Si l'image du "poète funambule" peut apparaître comme un lieu commun, vous la revivifiez en l'habitant complètement entre un temps scandé et un temps dilué.
Entre l'action et la contemplation. Entre les angoisses qui torturent et soumettent à la tentation du vide, du rien, du doute, de l'abandon et les moments rassérénés de plénitude, de joie, d'amour et de foi... tenant le balancier de l'écriture entre vos mains de poète ...
Les thèmes
L'écriture qui prend à son compte et dénonce les dominations, les souffrances des hommes, qui trahit des angoisses et s'essaye à dire le mystère, trésor du poète qui rejoint celui de tous les hommes à commencer par les plus démunis
Dire le mystère et l'offrir en premier lieu, à la fois, comme une interrogation, mais aussi, dans un élan d’humble et confiant abandon, comme une prière.
Car il s'agit de vivre alors qu'on est écrasé, ... de se remettre debout
Nous ne sommes pas uniquement des êtres de contemplation dites-vous. Car pour vous l'action est indispensable
Ces poèmes sont de maintenant, d'ici, au croisement du temps et de l'espace dont vous explorez les profondeurs pour en tirer des "Je t'aime"... parfois dans un voyage immobile, les yeux tournés vers le dedans, avec arrêt à la fontaine, pour tenter d'apaiser une inextinguible soif - qui débouche sur un retour douloureux au réel où vous débarquez à nouveau, alors "sans points d'appui".
La douleur du réel a parti lié avec l’angoisse " cette garce au rire hystérique qui nuit et affaiblit", elle envahit "cette proie facile" ..." qui se noie dans l'océan de (s)es pensées". L'angoisse de dire, ou qui précède le "dire", la vérité qui peut dans la lumière crue et aveuglante se retourner devenant mensonge, tromperie...
Des poèmes engagés avec des allusions précises à des faits connus de tous, symboliques, la Révolution de 89, Verdun, Auschwitz, la mouvance "soixantuitarde" avec sexe, musique et drogue.
Une critique claire de sociétés où se débattent maîtres et esclaves, du monde du "Travaille et tais-toi, ou sinon je te saigne", de la télé qui fait oublier et conditionne, de l'environnement qui rend fou... Machines, ferraille et bruits de bottes.
Vous revendiquez l'amour comme bataille contre la banalité
Les épreuves sont acceptées dans la perspective d'une révélation de l'être, relié à Dieu. "J'aurais souhaité souffrir jusqu'à l'enfer". La renaissance, l'énergie retrouvée, après avoir été au bout de la souffrance, qui apparaît comme une épreuve de vérité permettant d'échapper au nihilisme qui lui, " utilise" les mots en leur enlevant toute leur force par incapacité/impossibilité d'aller au bout, qui reste dans l'écume des choses.

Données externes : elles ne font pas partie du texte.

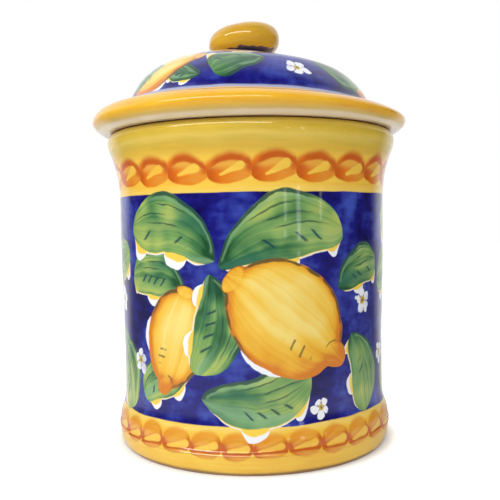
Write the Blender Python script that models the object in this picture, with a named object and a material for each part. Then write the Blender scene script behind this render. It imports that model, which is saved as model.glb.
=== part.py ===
"""Kitchen canister: a glazed earthenware jar with a flanged, domed lid and a hand-pressed knob.

Metres, +Z up. The origin is the middle of the ring that the jar stands on. +X is to the right of
someone who faces the jar and looks along +Y. The lid lifts straight up along the Z axis.

Every piece is thrown or turned, so each one is an outline of (radius, height) carried round an
upright axis. The lid's pieces hang on an empty that lies on that axis at the height of its seat.
"""

import math

import bmesh
import bpy
from mathutils import Vector, geometry

# Clearances and mesh settings
FIT_GAP = 0.0003
MERGE_DISTANCE = 0.00001
ROUND_STEPS = 56
KNOB_STEPS = 44
SMOOTH_ANGLE = math.radians(50)
FULL_TURN = 2 * math.pi

# Jar: the wall, its foot roll and its flared rim
JAR_HEIGHT = 0.1680
WALL_RADIUS = 0.0724
WALL_TAPER = 0.0011
WALL_THICKNESS = 0.0055
FOOT_SPREAD = 0.0036
FOOT_HEIGHT = 0.0300
FOOT_ROUND = 0.0032
FOOT_RING_WIDTH = 0.0090
FOOT_RECESS = 0.0015
FLOOR_THICKNESS = 0.0070
FLOOR_FILLET = 0.0080
RIM_SPREAD = 0.0073
RIM_HEIGHT = 0.0380
RIM_THICKNESS = 0.0085

# Lid: the collar that drops into the mouth, the flange and the dome
COLLAR_PLAY = 0.0010
COLLAR_WALL = 0.0045
COLLAR_DEPTH = 0.0110
COLLAR_LEDGE = 0.0040
LID_WALL = 0.0055
SEAT_MARGIN = 0.0010
FLANGE_OVERHANG = 0.0077
FLANGE_ROUND = 0.0104
FLANGE_EDGE_HEIGHT = 0.0062
FLANGE_THICKNESS = 0.0127
DOME_FOOT_HEIGHT = 0.0190
LID_HEIGHT = 0.0449

# Knob: a ball pressed flat by hand, on a short neck, a little off the lid's middle
KNOB_RADIUS = 0.0200
KNOB_HEIGHT = 0.0172
KNOB_WIDEST_HEIGHT = 0.0070
KNOB_NECK_RADIUS = 0.0125
KNOB_NECK_HEIGHT = 0.0010
KNOB_OFFSET = 0.0028
KNOB_SEAT_MARGIN = 0.0005
KNOB_LEAN_DEGREES = 5.0

# Shares of a bend's reach that its two handles take; the first one makes a quarter of an ellipse
ROUND_SHARE = 0.5523
FLARE_START_SHARE = 0.70
FLARE_END_SHARE = 0.20
UNDERSIDE_SHARE = 0.30
COVE_SHARE = 0.80
DOME_SHARE = 0.45
KNOB_SHARE = 0.70

# Shares of the size that carries each small round or place
FOOT_WIDEST_SHARE = 0.35
LIP_DROP_SHARE = 0.12
OUTER_LIP_SHARE = 0.38
INNER_LIP_SHARE = 0.24
COLLAR_ROUND_SHARE = 0.33
HOLLOW_ROUND_SHARE = 0.40

# Directions in which an outline may run
OUTWARD = Vector((1, 0, 0))
INWARD = Vector((-1, 0, 0))
UPWARD = Vector((0, 0, 1))
DOWNWARD = Vector((0, 0, -1))

# Places that follow from the sizes above
SHOULDER_RADIUS = WALL_RADIUS + WALL_TAPER
SHOULDER_HEIGHT = JAR_HEIGHT - RIM_HEIGHT
FOOT_RADIUS = WALL_RADIUS + FOOT_SPREAD
RIM_RADIUS = WALL_RADIUS + RIM_SPREAD
RIM_WIDEST_HEIGHT = JAR_HEIGHT - LIP_DROP_SHARE * RIM_HEIGHT
MOUTH_RADIUS = RIM_RADIUS - RIM_THICKNESS
THROAT_RADIUS = SHOULDER_RADIUS - WALL_THICKNESS
FLOOR_HEIGHT = FOOT_RECESS + FLOOR_THICKNESS
SEAT_HEIGHT = JAR_HEIGHT + FIT_GAP
COLLAR_RADIUS = min(THROAT_RADIUS, MOUTH_RADIUS) - COLLAR_PLAY
COLLAR_INNER_RADIUS = COLLAR_RADIUS - COLLAR_WALL
HOLLOW_RADIUS = COLLAR_INNER_RADIUS - COLLAR_LEDGE
DOME_RADIUS = HOLLOW_RADIUS + LID_WALL
FLANGE_RADIUS = RIM_RADIUS + FLANGE_OVERHANG
KNOB_SEAT_RADIUS = KNOB_NECK_RADIUS + KNOB_OFFSET + KNOB_SEAT_MARGIN


class Outline:
    """Half of a turned piece's section, as points of radius and height in the XZ plane."""

    def __init__(self, radius, height):
        self.points = [Vector((radius, 0, height))]
        self.closed = False

    def line_to(self, radius, height):
        """Add a straight run."""
        self.points.append(Vector((radius, 0, height)))
        return self

    def bend_to(self, radius, height, leave, arrive, shares=(ROUND_SHARE, ROUND_SHARE), steps=5):
        """Add a smooth bend that leaves along one direction and arrives along another."""
        start = self.points[-1]
        end = Vector((radius, 0, height))
        reach = end - start
        start_handle = start + leave * abs(reach.dot(leave)) * shares[0]
        end_handle = end - arrive * abs(reach.dot(arrive)) * shares[1]
        bend = geometry.interpolate_bezier(start, start_handle, end_handle, end, steps + 1)
        self.points.extend(bend[1:])
        return self

    def close(self):
        """Join the last point to the first, for a piece that has a bore."""
        self.closed = True
        return self


def jar_outline():
    """Foot ring, foot roll, wall, flared rim, then down the inside to the floor."""
    foot_rest = FOOT_RADIUS - FOOT_ROUND
    recess_edge = foot_rest - FOOT_RING_WIDTH
    outer_round = OUTER_LIP_SHARE * RIM_THICKNESS
    inner_round = INNER_LIP_SHARE * RIM_THICKNESS
    inner_wall = WALL_RADIUS - WALL_THICKNESS
    outline = Outline(0, FOOT_RECESS)
    outline.line_to(recess_edge - FOOT_RECESS, FOOT_RECESS)
    outline.line_to(recess_edge, 0)
    outline.line_to(foot_rest, 0)
    outline.bend_to(FOOT_RADIUS, FOOT_WIDEST_SHARE * FOOT_HEIGHT, OUTWARD, UPWARD)
    outline.bend_to(WALL_RADIUS, FOOT_HEIGHT, UPWARD, UPWARD, steps=6)
    outline.bend_to(SHOULDER_RADIUS, SHOULDER_HEIGHT, UPWARD, UPWARD, steps=4)
    flare = (FLARE_START_SHARE, FLARE_END_SHARE)
    outline.bend_to(RIM_RADIUS, RIM_WIDEST_HEIGHT, UPWARD, UPWARD, flare, steps=7)
    outline.bend_to(RIM_RADIUS - outer_round, JAR_HEIGHT, UPWARD, INWARD, steps=4)
    outline.line_to(MOUTH_RADIUS + inner_round, JAR_HEIGHT)
    outline.bend_to(MOUTH_RADIUS, JAR_HEIGHT - inner_round, INWARD, DOWNWARD, steps=3)
    outline.bend_to(THROAT_RADIUS, SHOULDER_HEIGHT, DOWNWARD, DOWNWARD, steps=5)
    outline.line_to(inner_wall, FOOT_HEIGHT)
    outline.line_to(inner_wall, FLOOR_HEIGHT + FLOOR_FILLET)
    outline.bend_to(inner_wall - FLOOR_FILLET, FLOOR_HEIGHT, DOWNWARD, INWARD, steps=4)
    outline.line_to(0, FLOOR_HEIGHT)
    return outline


def lid_outline():
    """Hollow under the dome, flat seat, rounded flange, cove and dome; zero height is the seat."""
    dome = (DOME_SHARE, DOME_SHARE)
    cove = (COVE_SHARE, COVE_SHARE)
    underside = (UNDERSIDE_SHARE, UNDERSIDE_SHARE)
    hollow_round = HOLLOW_ROUND_SHARE * COLLAR_LEDGE
    ceiling = LID_HEIGHT - LID_WALL
    outline = Outline(0, ceiling)
    outline.line_to(KNOB_SEAT_RADIUS, ceiling)
    outline.bend_to(HOLLOW_RADIUS, DOME_FOOT_HEIGHT, OUTWARD, DOWNWARD, dome, steps=7)
    outline.line_to(HOLLOW_RADIUS, hollow_round)
    outline.bend_to(HOLLOW_RADIUS + hollow_round, 0, DOWNWARD, OUTWARD, steps=2)
    outline.line_to(RIM_RADIUS + SEAT_MARGIN, 0)
    outline.bend_to(FLANGE_RADIUS, FLANGE_EDGE_HEIGHT, OUTWARD, UPWARD, underside, steps=4)
    outline.bend_to(FLANGE_RADIUS - FLANGE_ROUND, FLANGE_THICKNESS, UPWARD, INWARD)
    outline.bend_to(DOME_RADIUS, DOME_FOOT_HEIGHT, INWARD, UPWARD, cove)
    outline.bend_to(KNOB_SEAT_RADIUS, LID_HEIGHT, UPWARD, INWARD, dome, steps=9)
    outline.line_to(0, LID_HEIGHT)
    return outline


def collar_outline():
    """Plain ring with a rounded lower edge; zero height is the lid's seat."""
    top = -FIT_GAP
    bottom = -COLLAR_DEPTH
    edge_round = COLLAR_ROUND_SHARE * COLLAR_WALL
    outline = Outline(COLLAR_INNER_RADIUS, top)
    outline.line_to(COLLAR_INNER_RADIUS, bottom + edge_round)
    outline.bend_to(COLLAR_INNER_RADIUS + edge_round, bottom, DOWNWARD, OUTWARD, steps=2)
    outline.line_to(COLLAR_RADIUS - edge_round, bottom)
    outline.bend_to(COLLAR_RADIUS, bottom + edge_round, OUTWARD, UPWARD, steps=2)
    outline.line_to(COLLAR_RADIUS, top)
    return outline.close()


def knob_outline():
    """Short neck under a flattened ball; zero height is the neck's foot."""
    outline = Outline(0, 0)
    outline.line_to(KNOB_NECK_RADIUS, 0)
    outline.line_to(KNOB_NECK_RADIUS, KNOB_NECK_HEIGHT)
    outline.bend_to(KNOB_RADIUS, KNOB_WIDEST_HEIGHT, OUTWARD, UPWARD)
    outline.bend_to(0, KNOB_HEIGHT, UPWARD, INWARD, (KNOB_SHARE, KNOB_SHARE), steps=8)
    return outline


def turned_mesh(name, outline, steps):
    """Carry an outline once round the Z axis and weld it into one closed body."""
    body = bmesh.new()
    corners = [body.verts.new(point) for point in outline.points]
    followers = corners[1:] + corners[:1] if outline.closed else corners[1:]
    edges = [body.edges.new(pair) for pair in zip(corners, followers)]
    bmesh.ops.spin(body, geom=corners + edges, axis=UPWARD, cent=(0, 0, 0), angle=FULL_TURN, steps=steps)
    bmesh.ops.remove_doubles(body, verts=body.verts, dist=MERGE_DISTANCE)
    bmesh.ops.recalc_face_normals(body, faces=body.faces)
    mesh = bpy.data.meshes.new(name)
    body.to_mesh(mesh)
    body.free()
    mesh.shade_smooth()
    mesh.set_sharp_from_angle(angle=SMOOTH_ANGLE)
    return mesh


def lean_ball(mesh):
    """Lift the knob's right side and sink its left, as a thumb does, and leave the neck level."""
    slope = math.tan(math.radians(KNOB_LEAN_DEGREES))
    rise = KNOB_WIDEST_HEIGHT - KNOB_NECK_HEIGHT
    for corner in mesh.vertices:
        share = (corner.co.z - KNOB_NECK_HEIGHT) / rise
        corner.co.z += slope * corner.co.x * min(max(share, 0), 1)


def glaze(name, colour, roughness):
    """A fired glaze: not metallic, of one colour and roughness."""
    material = bpy.data.materials.new(name)
    material.use_nodes = True
    shader = material.node_tree.nodes["Principled BSDF"]
    shader.inputs["Base Color"].default_value = (*colour, 1)
    shader.inputs["Roughness"].default_value = roughness
    shader.inputs["Metallic"].default_value = 0
    return material


def add_piece(name, mesh, material, location=(0, 0, 0), parent=None):
    """Put a mesh in the scene as a named piece."""
    mesh.materials.append(material)
    piece = bpy.data.objects.new(name, mesh)
    bpy.context.scene.collection.objects.link(piece)
    piece.parent = parent
    piece.location = location
    return piece


def build_jar():
    """The pot itself, thrown in one piece: floor, wall, foot roll and rim."""
    mesh = turned_mesh("jar_body", jar_outline(), ROUND_STEPS)
    add_piece("jar_body", mesh, glaze("cobalt_glaze", (0.035, 0.045, 0.31), 0.15))


def build_lid():
    """The lid: its shell, the collar luted under the shell and the knob luted on top."""
    lid = bpy.data.objects.new("lid", None)
    bpy.context.scene.collection.objects.link(lid)
    lid.location = (0, 0, SEAT_HEIGHT)

    shell = turned_mesh("lid_dome", lid_outline(), ROUND_STEPS)
    add_piece("lid_dome", shell, glaze("gold_glaze", (0.83, 0.48, 0.04), 0.15), parent=lid)

    collar = turned_mesh("lid_collar", collar_outline(), ROUND_STEPS)
    add_piece("lid_collar", collar, glaze("white_glaze", (0.80, 0.77, 0.70), 0.2), parent=lid)

    knob = turned_mesh("lid_knob", knob_outline(), KNOB_STEPS)
    lean_ball(knob)
    knob_foot = (-KNOB_OFFSET, 0, LID_HEIGHT + FIT_GAP)
    add_piece("lid_knob", knob, glaze("knob_glaze", (0.78, 0.47, 0.06), 0.15), knob_foot, lid)


def main():
    for leftover in list(bpy.data.objects):
        bpy.data.objects.remove(leftover)
    build_jar()
    build_lid()


main()
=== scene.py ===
"""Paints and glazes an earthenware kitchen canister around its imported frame.

The jar, the lid's shell, its collar and its knob are turned surfaces, worked out with numpy from
the potter's sizes. The glaze is hand painting: lemons, leaves and blossoms on cobalt, between
yellow bands with an orange rope border. Every painted figure is a shader node group that is placed
on the pot with its own size, turn and tone. Lengths are metres, +Z is up and the front faces -Y.
"""

from __future__ import annotations

import logging
import math
from collections.abc import Callable
from dataclasses import dataclass
from enum import Enum

import bpy
import numpy as np
from mathutils import Matrix, Vector

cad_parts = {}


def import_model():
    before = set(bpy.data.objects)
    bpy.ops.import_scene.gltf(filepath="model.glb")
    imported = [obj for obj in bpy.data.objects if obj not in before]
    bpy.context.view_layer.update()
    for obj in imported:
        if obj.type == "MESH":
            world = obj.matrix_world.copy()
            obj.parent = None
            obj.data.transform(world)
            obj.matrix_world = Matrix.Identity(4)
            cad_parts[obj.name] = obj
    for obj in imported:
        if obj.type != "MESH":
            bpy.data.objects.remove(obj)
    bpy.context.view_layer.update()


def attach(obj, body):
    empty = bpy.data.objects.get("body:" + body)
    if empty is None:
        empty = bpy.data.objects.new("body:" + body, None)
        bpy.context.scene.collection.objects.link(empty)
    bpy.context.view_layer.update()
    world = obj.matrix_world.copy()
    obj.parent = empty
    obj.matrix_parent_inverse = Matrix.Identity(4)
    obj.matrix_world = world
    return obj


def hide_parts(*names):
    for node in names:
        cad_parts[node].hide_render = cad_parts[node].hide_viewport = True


LOG = logging.getLogger("canister")
RUN_ATTRIBUTE = "run"
FULL_TURN = 2 * math.pi
TINY = 1e-4
ON_AXIS = 1e-8
SHARP_EDGE = math.radians(50)
CURVE_SAMPLES = 2001
FEWEST_STEPS = 4
BRUSH_SOFTNESS = 0.00026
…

Ce qui va de pair avec le choix d'une vie sur terre les yeux levés, en abandonnant le regard du sage épicurien de Lucrèce qui se laisse envahir par sérénité et doux plaisir quand il constate de loin, à quels malheurs il échappe.
Une autre idée forte des poèmes est celle de l'effacement, effacement du corps, idée des Saintes Ecritures de la graine semée qui doit mourir pour donner racine à la confiance; et de la transparence, à la fois terreur et supplication : "Je ne veux pas disparaître" mais aussi relation profonde et vraie avec sa femme, dans le regard et le souffle divin :
"On s'est tout de suite parlé avec les yeux
Et l'on dédia notre amour à Dieu"
Je m'arrête là...laissant la place au poète et aux poèmes eux-mêmes.
Il y aurait tellement d'autres choses à dire, tant votre poésie est habitée par des questions insistantes, provocantes, qui mettent les lecteurs face à une urgence à comprendre et à vivre, en vérité. C A
Depuis j'ai trouvé, par hasard, sur wikipedia un article sur le poète péruvien, César Vallejo (Santiago,1892 - Paris, 1938), l'une des figures les plus importantes de la poésie hispano-américaine du xxe siècle.
On pourrait y voir un lien avec Jacques Engelmann, qui lui aussi dépasse sa conception tragique et pessimiste du monde pour se sentir solidaire de tous ceux qui souffrent. Vallejo a espéré que l'action du peuple permettrait d’en finir avec les injustices (...) qui répandent la souffrance à travers le monde.